I felt it was a typical experience for couples in the early stages of engagement. I thought we were going through what unstable young adults go through. I got $160 for everything in the Canon bag. They wrote a check and told me to cash it at the Forest Bank down the street. I took the money and went to Lauren’s job to get her card so I could drive to Capital One to make the deposit. With a new hope, I didn’t fret over the morning. I texted Lauren back: “Okay, sweetie. It’s okay, I was only caught off guard by the range of emotions. I didn’t want you to feel helpless. For the first time, I didn’t know what to do. Then I felt lazy because I didn’t want to get up. I felt that writing was holding me back. And I didn’t know what to do because I felt tired.” After reading my response, Lauren felt like she had ruined my day. Traveling home from Mexico had exhausted me. She could tell I needed the day because I couldn’t write anything down all weekend. “It’s alright, baby. Right now, my emotions are erupting everywhere. Since we got back yesterday, we have been navigating something new. Everything feels somewhat heavier—not in a bad way. In a way that suggests greater importance. You’re not lazy for not getting up. If anything, I felt guilty for interrupting your free day with my problems. I know you probably needed that extra rest. I’ll make dinner and everything when I get home, and you can relax. I’ll make it up to you.” Between selling the camera, cashing the check, and making the deposit, it was already 12 pm, and I was ready for lunch. Now, a new problem arose, but a cigarette would solve that. Summer is here. Who needs to eat? “Skinny and petite, the bones should show through the meat,” this is what I would say. To keep up with social media’s version of chic.
I never cared about the trend because being hungry was always in. Lauren would always tell me, “You’re tired; you don’t have to write it all down now. You can’t work on a full stomach. Come sit next to me.” Since I was hungry, I tried to remember Saturday, June 7th, 2026. No matter how hard I searched my mind and stomach, I couldn’t remember anything. There is nothing for me to pull out myself to draw in the moment as I had experienced it. Drinking any alcohol while on ADHD meds makes my mind go completely blank. When it goes blank like this, nothing anchors my memory. I drink quite a bit. I had a double shot of Jameson and a Coke for breakfast. Whiskey sneaks up on me. Vodka triggers my worst behavior. And wine makes me feel horny, while beer and tequila bring out my happy, fun side. Champagne always guarantees a good time. I drank all the alcohol I mentioned before the proposal dinner. My mother had set up a dinner reservation for Lauren and me. I told her that we have a reservation for 6 pm at a table overlooking the villa and the ocean. I remember my nerves. I had to remain poised until dinner. My mother, sister, brother, and his partner all helped keep the secret. We all went to the mall to help my soon-to-be fiancée pick out a cute dress.
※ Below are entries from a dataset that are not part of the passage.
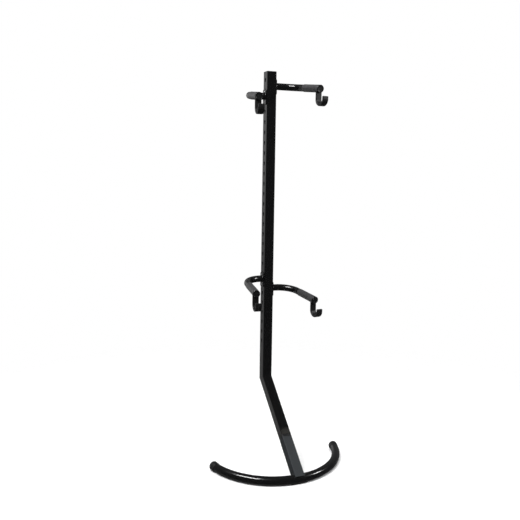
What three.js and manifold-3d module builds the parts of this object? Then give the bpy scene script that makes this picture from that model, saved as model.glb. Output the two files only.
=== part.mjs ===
// A storage tower for two bicycles: a square steel post leans on the wall, a mitred leg carries it
// down to a curved floor tube, and four curved arms hook into keyholes in the sides of the post.
// Millimetres, +Z up. The wall is on the +Y side and the bicycles hang on the -Y side.

import * as THREE from "three";
import { mergeVertices } from "three/addons/utils/BufferGeometryUtils.js";
import Module from "manifold-3d";

const wasm = await Module();
wasm.setup();

// Fits
const gap = 0.3; // between pieces that touch, such as a weld face or a seated screw
const overrun = 5; // how far a cutter runs past what it cuts
const weldTolerance = 1e-4;

// Post and leg: one size of square tube, in four lengths
const postWidth = 50;
const postWall = 1.2;
const postCorner = 4; // outside corner radius
const postTop = 1953; // height of the steel, under the top cap
const mitreHeight = 396; // where the centre lines of post and leg meet
const jointSleeveLength = 120; // inner sleeve across the joint of the post
const legSleeveLength = 150; // inner sleeve across the joint of the leg
const sleeveWall = 2.5;

// Keyholes in both sides of the post
const keyholePitch = 50.8;
const keyholeTopDrop = 35; // from the top of the post to the centre of the highest round entry
const keyholeFootRise = 180; // least height of the lowest one above the mitre
const entryRadius = 7;
const slotRadius = 4.3;
const slotDrop = 9; // from the entry's centre down to the stud's seat

// Leg joint: a band between the foot stub and the leg
const stubLength = 208; // from the axis of the floor tube
const bandLength = 12.5;

// Floor tube: an arc, open towards the wall
const baseRadius = 343;
const baseReach = 418; // from the post's axis to the front of the arc
const baseTubeRadius = 20.65;
const baseTubeWall = 7; // heavy, so that the tower stands by itself when it is empty
const baseHeight = 22.5; // height of the tube's axis
const baseHalfAngle = 78;
const baseSegments = 24;
const baseSides = 20;
const baseBoreSides = 10;

// Rubber caps on the ends of the floor tube, and the strip under its front
const footWall = 2.1;
const footLength = 28;
const footDome = 11;
const stripSegments = 2; // the strip spans this many segments of the arc
const stripSides = 3; // and this many sides of the tube

// Arms
const armTubeRadius = 16.85;
const armTubeWall = 2;
const armStart = 15; // straight, beside the bracket
const armBendRadius = 93; // on the centre line
const armBendAngle = 83;
const armBendSegments = 7;
const armReach = 157; // straight, after the bend
const armDroopAngle = 6.8; // below level, towards the front
const armSides = 16;
const armBoreSides = 10;
const armRise = 4; // of the tube's axis above the middle of the two studs
const armSleeveWall = 1.2;
const armSleeveLength = 134;

// Where the arms hang: the lower keyhole of each pair, counted down from the top
const upperArmIndex = 1;
const lowerArmShare = 0.79; // of the row of keyholes
const armStaggerCount = 1; // keyholes between the two arms of a pair

// Arm brackets and their headed studs
const bracketThickness = 4.5;
const bracketWidth = 38;
const bracketHeight = 74;
const bracketCorner = 8;
const studRadius = 4;
const studHeadRadius = 6.4;
const studHeadHeight = 3;
const rivetRadius = 5;
const rivetHeight = 1.4;
const studSides = 10;

// End cap of an arm
const endRim = 4;
const endDish = 1.6;
const endPlugLength = 14;
const endPlugWall = 2.2;

// Cradle hook under the end of an arm
const hookWidth = 26;
const hookThickness = 5;
const hookCoat = 2.5; // rubber round the steel
const hookClearRadius = 22.5; // inside the rubber
const hookDepth = 49.5; // from the arm's axis down to the centre of the cradle
const hookLip = 12; // height of the front lip above that centre
const hookSetback = 10; // of the steel's front face behind the end of the tube
const hookSegments = 10;

// Top cap of the post
const capPlate = 4;
const capPlug = 18;
const capPlugWall = 2.4;
const capChamfer = 1.2;

// Joint bolts and nuts
const boltRadius = 4;
const boltHeadRadius = 7;
const boltHeadHeight = 4.2;
const boltSocketRadius = 2.5;
const boltSocketDepth = 2.6;
const boltSides = 12;
const nutAcrossFlats = 13;
const nutHeight = 6.5;
const postBoltSpacing = 80;
const legBoltSpacing = 100;

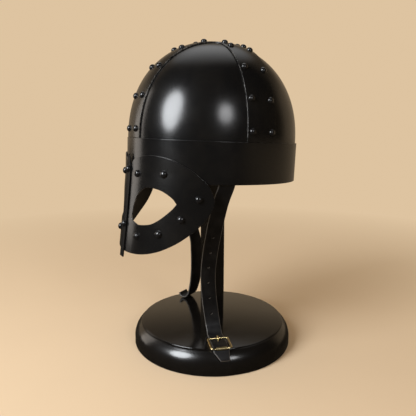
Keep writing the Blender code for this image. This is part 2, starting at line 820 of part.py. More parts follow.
def wire(path, radius, closed):
    """Points and faces of a round wire along a path."""
    points = []
    sides = ROUND_SIDES
    count = len(path)
    for number, centre in enumerate(path):
        after = path[(number + 1) % count] if closed or number + 1 < count else centre
        before = path[number - 1] if closed or number else centre
        frame = facing(centre, (after - before).normalized())
        for side in range(sides):
            turn = 2 * math.pi * side / sides
            points.append(frame @ Vector((radius * math.cos(turn), radius * math.sin(turn), 0.0)))
    faces = grid_faces(count, sides, ring=True)
    if closed:
        last = (count - 1) * sides
        for side in range(sides):
            beside = (side + 1) % sides
            faces.append((last + side, last + beside, beside, side))
    else:
        faces.append(tuple(range(sides)))
        faces.append(tuple((count - 1) * sides + side for side in range(sides)))
    return points, faces


def buckle_frame_matrix():
    """The buckle's own frame: X runs down the strap, Z stands off it, the origin is its middle."""
    out, aside = heading_axes()
    upper = strap_rest_height() + STRAP_THICKNESS / 2 + FIT + BUCKLE_WIRE
    over = LEFT_OVER_EDGE[3]
    lower_reach = BASE_TOP_RADIUS + BASE_EDGE_REACH * over[0]
    sleeve = BUCKLE_WIRE + 2 * FIT + SLEEVE_WALL
    lower = strap_rest_height() - BASE_EDGE_REACH * over[1] + STRAP_THICKNESS / 2 + sleeve + BUCKLE_LIFT
    slope = math.asin((upper - lower) / BUCKLE_LENGTH)
    middle = out * (lower_reach - BUCKLE_LENGTH / 2 * math.cos(slope))
    middle += aside * LEFT_HANG[-1][2] * STRAP_WIDTH
    middle.z = (upper + lower) / 2
    down = out * math.cos(slope) - Vector((0.0, 0.0, math.sin(slope)))
    turn = Matrix((down, aside, down.cross(aside))).transposed().to_4x4()
    return Matrix.Translation(middle) @ turn


def make_buckle_frame(material):
    half_x = BUCKLE_LENGTH / 2
    half_y = BUCKLE_WIDTH / 2
    path = []
    for corner, (x, y) in enumerate(((1, 1), (-1, 1), (-1, -1), (1, -1))):
        for step in range(CORNER_STEPS + 1):
            turn = math.pi / 2 * (corner + step / CORNER_STEPS)
            centre = Vector((x * (half_x - BUCKLE_CORNER), y * (half_y - BUCKLE_CORNER), 0.0))
            path.append(centre + BUCKLE_CORNER * Vector((math.cos(turn), math.sin(turn), 0.0)))
    points, faces = wire(path, BUCKLE_WIRE, closed=True)
    frame = add_object("buckle_frame", points, faces, material)
    frame.matrix_world = buckle_frame_matrix()


def make_buckle_sleeve(material):
    sides = ROUND_SIDES
    points = []
    for radius in (BUCKLE_WIRE + FIT, BUCKLE_WIRE + FIT + SLEEVE_WALL):
        for y in (-SLEEVE_LENGTH / 2, SLEEVE_LENGTH / 2):
            for side in range(sides):
                turn = 2 * math.pi * (side + 0.5) / sides
                size = radius / math.cos(math.pi / sides)
                x = BUCKLE_LENGTH / 2 + size * math.cos(turn)
                points.append(Vector((x, y, size * math.sin(turn))))
    faces = []
    for side in range(sides):
        beside = (side + 1) % sides
        ends = [(ring * sides + side, ring * sides + beside) for ring in (0, 1, 3, 2)]
        for (a, b), (c, d) in zip(ends, ends[1:] + ends[:1]):
            faces.append((a, b, d, c))
    sleeve = add_object("buckle_sleeve", points, faces, material)
    sleeve.matrix_world = buckle_frame_matrix()


def prong_path():
    """The prong in the buckle's frame: up through the strap, over the upper bar and a little past it."""
    over = BUCKLE_WIRE + FIT + PRONG_WIRE
    bar = -BUCKLE_LENGTH / 2
    return [Vector((bar + along * over, 0.0, height * over)) for along, height in PRONG_ROUTE]


def make_buckle_prong(material):
    points, faces = wire(prong_path(), PRONG_WIRE, closed=False)
    prong = add_object("buckle_prong", points, faces, material)
    prong.matrix_world = buckle_frame_matrix()


def main():
    clear_scene()
    iron = make_material("black_iron", (0.012, 0.012, 0.013), 0.22, 0.85)
    rivet_iron = make_material("rivet_iron", (0.014, 0.014, 0.015), 0.18, 0.9)
    wood = make_material("black_lacquered_wood", (0.012, 0.011, 0.010), 0.15, 0.0)
    leather = make_material("black_leather", (0.014, 0.013, 0.013), 0.5, 0.0)
    brass = make_material("brass", (0.72, 0.53, 0.22), 0.28, 1.0)
    helmet = bpy.data.objects.new("helmet_frame", None)
    bpy.context.scene.collection.objects.link(helmet)
    helmet.matrix_world = helmet_frame_matrix()
    make_skull(iron, helmet)
    make_brow_band(iron, helmet)
    make_ridge_band(iron, helmet)
    make_side_band("left_side_band", 1, iron, helmet)
    make_side_band("right_side_band", -1, iron, helmet)
    make_eye_guard(iron, helmet)
    make_nasal_bar(iron, helmet)
    make_guard_rivets(rivet_iron, helmet)
    make_stand_base(wood)
    make_stand_post(wood)
    make_left_strap(leather)
    make_right_strap(leather)
    make_buckle_frame(brass)
    make_buckle_sleeve(brass)
    make_buckle_prong(brass)


main()
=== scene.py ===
"""Looks of a Norse iron helmet standing on its round display stand."""

import math
from functools import partial

import bmesh
import bpy
from bpy.props import FloatProperty, FloatVectorProperty, IntProperty, PointerProperty
from mathutils import Matrix, Vector


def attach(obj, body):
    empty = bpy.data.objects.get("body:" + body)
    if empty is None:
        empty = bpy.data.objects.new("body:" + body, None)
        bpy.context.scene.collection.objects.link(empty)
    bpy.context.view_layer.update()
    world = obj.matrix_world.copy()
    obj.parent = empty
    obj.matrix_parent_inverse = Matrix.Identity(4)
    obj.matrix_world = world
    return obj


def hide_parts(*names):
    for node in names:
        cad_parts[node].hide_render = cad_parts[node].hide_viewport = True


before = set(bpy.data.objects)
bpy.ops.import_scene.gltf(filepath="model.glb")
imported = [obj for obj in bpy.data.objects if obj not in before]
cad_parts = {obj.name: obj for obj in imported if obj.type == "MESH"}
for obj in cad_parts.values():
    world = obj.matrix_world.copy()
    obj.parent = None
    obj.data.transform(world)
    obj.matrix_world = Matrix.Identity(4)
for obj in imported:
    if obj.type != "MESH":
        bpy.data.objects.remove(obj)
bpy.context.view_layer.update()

bl_info = {
    "name": "Norse iron helmet on its stand",
    "version": (1, 0, 0),
    "blender": (4, 5, 0),
    "location": "3D View > Sidebar > Helmet",
    "description": "Builds the finished surfaces of a riveted helmet, its chin strap and its stand",
    "category": "Add Mesh",
}

# Rivet rows on the bands: degrees of rise from the brow towards the crown
RIDGE_RIVET_RISES = (4.3, 22.6, 43.2, 62.6, 78.7)
SIDE_RIVET_RISES = (4.8, 22.1, 42.9, 66.7, 75.8)

# Straight foot of a domed head as a share of its rise
RIVET_SKIRT = 0.06

# Outer edge of one half of the eye guard: share of the reach, share of the height
GUARD_EDGE = (
    (0.000, 0.123), (0.110, 0.052), (0.245, 0.016), (0.382, 0.000), (0.514, 0.010),
    (0.628, 0.037), (0.717, 0.077), (0.804, 0.128), (0.871, 0.183), (0.932, 0.241),
    (0.973, 0.312), (1.000, 0.391), (0.992, 0.454), (0.968, 0.517), (0.906, 0.618),
    (0.818, 0.712), (0.715, 0.801), (0.603, 0.872), (0.505, 0.918), (0.382, 0.955),
    (0.234, 0.978), (0.000, 0.990),
)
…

There’s one thing I admired most about proposing at the villa. In our photos, resting behind was the last known thing before you were in a complete ocean. That was Lands End. Nothing but the ocean could change how Lauren and I love each other. I wanted to keep a piece of a once-in-a-lifetime moment for myself. But I ended up sharing it with the world itself. Everyone in Cabo San Lucas is rich with something. Not in pesos. Rich in their soil, their sand, their water, and their mountains. I want my love to carry the same immense weight as their wealth.
We returned to Austin with a love more devoted than a soldier’s loyalty to his country. We even bickered over the wedding details, enriched by our newly invested love. I’ve placed the memory in words for everyone to read. Still, it seemed richer to hold on to it for me. But with everything that involves writing, it’s for me to remember. Not the events, as I saw it, as I breathed it in. Lauren has taken my hand a million times; somehow, the times she has now. It feels rejuvenated. almost as if she were awaiting the moment to shed the reminiscence of all the bad days she has ever had. Her rabbit’s foot broke the day I proposed. Lauren went on to claim that she no longer needed luck. That everything she needed was with her now. I look at it as if she’s breaking up with the unknowns. I suppose we both understand what real luck looks like.